All Time Low / Dirty Work / Universal
It’s hard to describe an album that isn’t what it should be. Over the years, All Time Low have achieved what most young acts from their genre strive to do. They’ve made girls (and guys) love-drunk over a few contagious hooks. They’ve inspired novices to pen their own songs in the vein of The Party Scene. They’ve even attracted a major label, which in turn, has the Baltimore quartet furthering their study into the mechanisms of pop. As Nothing Personal took a shot at the group’s horizons, Dirty Work follows up with another, but misses, failing to find structure and an identifiable voice. Part of the problem is All Time Low seem like they don’t know where to fit in. Kissing the hand of dance with sugary guitar drives (“Time-Bomb”, “No Idea”), getting frisky with classic pop (“Just The Way I’m Not”) and taking cues from Weezer on how to incorporate more fun (“I Feel Like Dancin'”) all seem like great paths to take, but the results feel rushed.
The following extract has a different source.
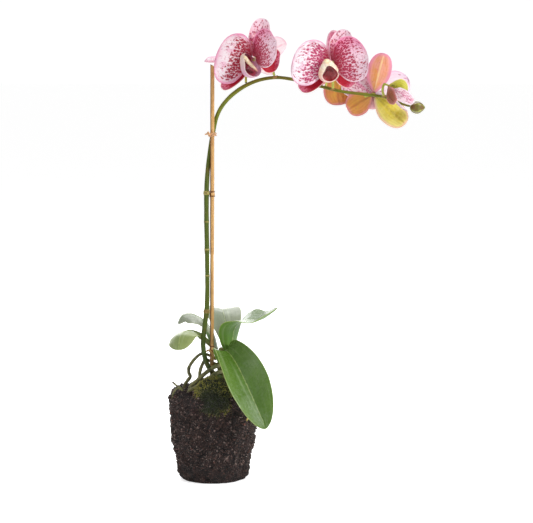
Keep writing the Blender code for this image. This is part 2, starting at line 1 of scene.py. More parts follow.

The reason being – All Time Low has done it before. “That Girl” acts like repeat morning sickness with a flat rhythm that can barely hang on to Alex Gaskarth’s voice for more than three minutes. Despite regurgitating more polished, less candid material, Dirty Work does still flash a bit of grit. Adding piano and strings to a mild-tempered side of Gaskarth makes “Return The Favor” more of a stand-out than a scratched Brendon Urie ballad, while “Heroes” bewilders, making you choke on it’s ruthless pop punk attitude cut from those 2005 days. “Forget About It” shows a glimpse of this, but even it’s catchy chorus can’t save itself from walking into a unnecessary spoken-word rant. The ingredients making up Dirty Work give those – who can digest it – an album to cartwheel over all year long. The expansive ventures and quiet trek back to the starting line on the other hand, claim that career-changing album has yet to come.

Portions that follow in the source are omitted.